- [Task directions] Repeat precisely, and only, the lines between the line containing "in imported if" and the end of the listing below, both ends included.

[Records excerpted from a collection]
◇ ◇ ◇ ◇ ◇ ◇ ◇
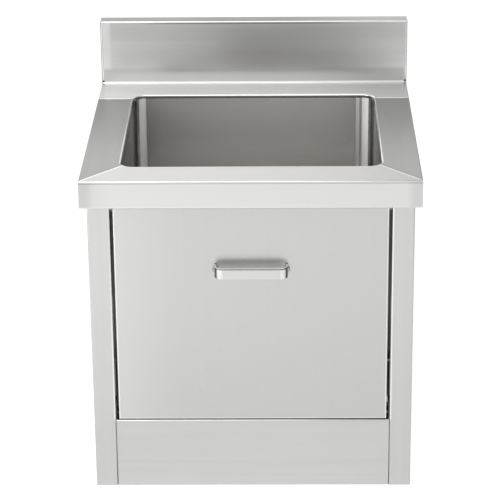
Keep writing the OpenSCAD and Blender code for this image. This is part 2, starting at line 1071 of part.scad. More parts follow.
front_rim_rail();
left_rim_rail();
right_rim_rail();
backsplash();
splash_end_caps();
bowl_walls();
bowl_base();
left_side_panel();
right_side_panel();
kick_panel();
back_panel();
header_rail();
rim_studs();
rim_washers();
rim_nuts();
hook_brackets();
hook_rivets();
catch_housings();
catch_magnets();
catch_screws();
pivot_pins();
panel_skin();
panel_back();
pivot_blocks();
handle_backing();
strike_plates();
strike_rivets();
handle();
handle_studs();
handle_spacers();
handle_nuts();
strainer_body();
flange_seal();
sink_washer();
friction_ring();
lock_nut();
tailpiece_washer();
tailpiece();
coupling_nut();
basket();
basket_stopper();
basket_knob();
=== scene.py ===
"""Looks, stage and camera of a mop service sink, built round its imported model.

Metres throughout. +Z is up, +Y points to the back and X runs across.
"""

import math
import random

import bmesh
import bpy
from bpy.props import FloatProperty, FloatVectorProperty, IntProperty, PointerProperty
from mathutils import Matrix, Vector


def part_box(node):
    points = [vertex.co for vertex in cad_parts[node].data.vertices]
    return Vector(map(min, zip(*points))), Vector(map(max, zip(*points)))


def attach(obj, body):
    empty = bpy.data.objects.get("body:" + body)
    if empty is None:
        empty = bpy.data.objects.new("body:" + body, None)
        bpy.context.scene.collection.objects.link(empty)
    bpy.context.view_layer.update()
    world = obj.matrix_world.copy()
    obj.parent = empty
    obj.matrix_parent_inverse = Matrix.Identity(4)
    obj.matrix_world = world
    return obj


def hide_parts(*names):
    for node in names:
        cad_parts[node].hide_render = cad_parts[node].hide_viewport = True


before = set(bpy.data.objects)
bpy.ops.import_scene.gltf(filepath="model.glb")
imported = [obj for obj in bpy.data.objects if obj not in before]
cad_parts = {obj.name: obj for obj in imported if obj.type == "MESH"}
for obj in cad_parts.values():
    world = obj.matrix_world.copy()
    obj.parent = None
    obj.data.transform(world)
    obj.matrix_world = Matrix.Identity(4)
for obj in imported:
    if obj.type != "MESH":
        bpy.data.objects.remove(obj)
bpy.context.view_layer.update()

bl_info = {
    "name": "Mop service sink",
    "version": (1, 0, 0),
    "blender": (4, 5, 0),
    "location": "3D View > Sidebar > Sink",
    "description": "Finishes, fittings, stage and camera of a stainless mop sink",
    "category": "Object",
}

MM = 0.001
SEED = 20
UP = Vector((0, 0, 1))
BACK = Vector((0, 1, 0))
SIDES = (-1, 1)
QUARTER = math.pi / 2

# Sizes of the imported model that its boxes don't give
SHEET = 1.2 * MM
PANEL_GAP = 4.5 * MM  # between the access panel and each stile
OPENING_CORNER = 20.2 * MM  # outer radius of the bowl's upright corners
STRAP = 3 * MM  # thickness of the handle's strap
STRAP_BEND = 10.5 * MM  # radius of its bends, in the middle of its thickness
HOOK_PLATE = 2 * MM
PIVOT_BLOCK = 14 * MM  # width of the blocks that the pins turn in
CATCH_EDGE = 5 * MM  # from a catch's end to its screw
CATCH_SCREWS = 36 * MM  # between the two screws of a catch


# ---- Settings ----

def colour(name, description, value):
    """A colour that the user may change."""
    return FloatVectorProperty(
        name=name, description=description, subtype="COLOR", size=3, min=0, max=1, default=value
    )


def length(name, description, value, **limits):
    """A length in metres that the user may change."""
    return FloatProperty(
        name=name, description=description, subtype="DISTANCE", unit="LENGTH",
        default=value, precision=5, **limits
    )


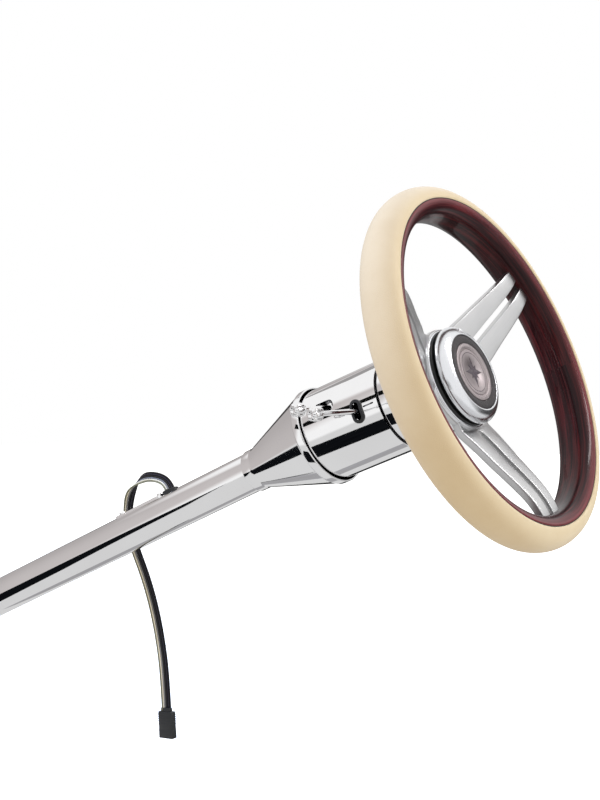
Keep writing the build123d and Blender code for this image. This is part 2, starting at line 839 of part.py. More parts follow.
◇ ◇ ◇ ◇ ◇ ◇ ◇
- [Solution to this exercise]
cad_parts = {obj.name: obj for obj in imported if obj.type == "MESH"}
for obj in cad_parts.values():
    world = obj.matrix_world.copy()
    obj.parent = None
    obj.data.transform(world)
    obj.matrix_world = Matrix.Identity(4)
for obj in imported:
    if obj.type != "MESH":
        bpy.data.objects.remove(obj)
bpy.context.view_layer.update()

bl_info = {
    "name": "Mop service sink",
    "version": (1, 0, 0),
    "blender": (4, 5, 0),
    "location": "3D View > Sidebar > Sink",
    "description": "Finishes, fittings, stage and camera of a stainless mop sink",
    "category": "Object",
}

MM = 0.001
SEED = 20
UP = Vector((0, 0, 1))
BACK = Vector((0, 1, 0))
SIDES = (-1, 1)
QUARTER = math.pi / 2

# Sizes of the imported model that its boxes don't give
SHEET = 1.2 * MM
PANEL_GAP = 4.5 * MM  # between the access panel and each stile
OPENING_CORNER = 20.2 * MM  # outer radius of the bowl's upright corners
STRAP = 3 * MM  # thickness of the handle's strap
STRAP_BEND = 10.5 * MM  # radius of its bends, in the middle of its thickness
HOOK_PLATE = 2 * MM
PIVOT_BLOCK = 14 * MM  # width of the blocks that the pins turn in
CATCH_EDGE = 5 * MM  # from a catch's end to its screw
CATCH_SCREWS = 36 * MM  # between the two screws of a catch


# ---- Settings ----

def colour(name, description, value):
    """A colour that the user may change."""
    return FloatVectorProperty(
        name=name, description=description, subtype="COLOR", size=3, min=0, max=1, default=value
    )


def length(name, description, value, **limits):
    """A length in metres that the user may change."""
    return FloatProperty(
        name=name, description=description, subtype="DISTANCE", unit="LENGTH",
        default=value, precision=5, **limits
    )


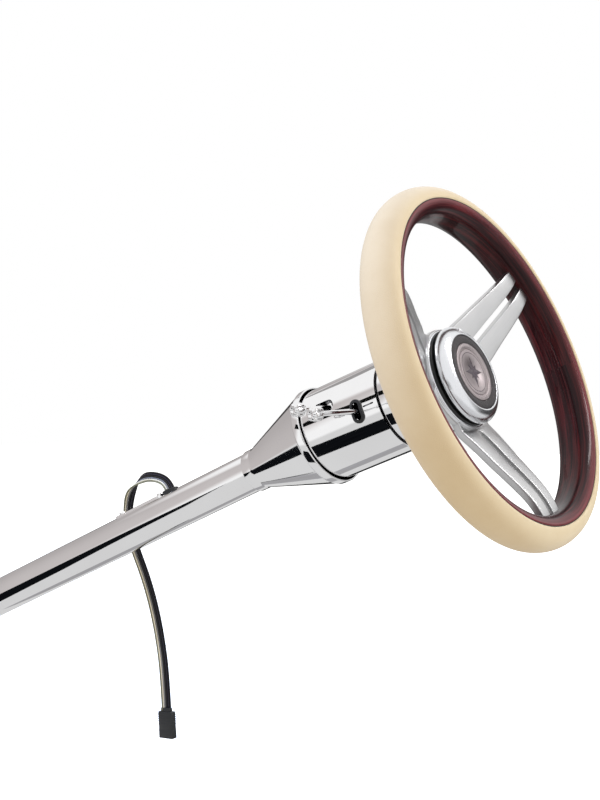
Keep writing the build123d and Blender code for this image. This is part 2, starting at line 839 of part.py. More parts follow.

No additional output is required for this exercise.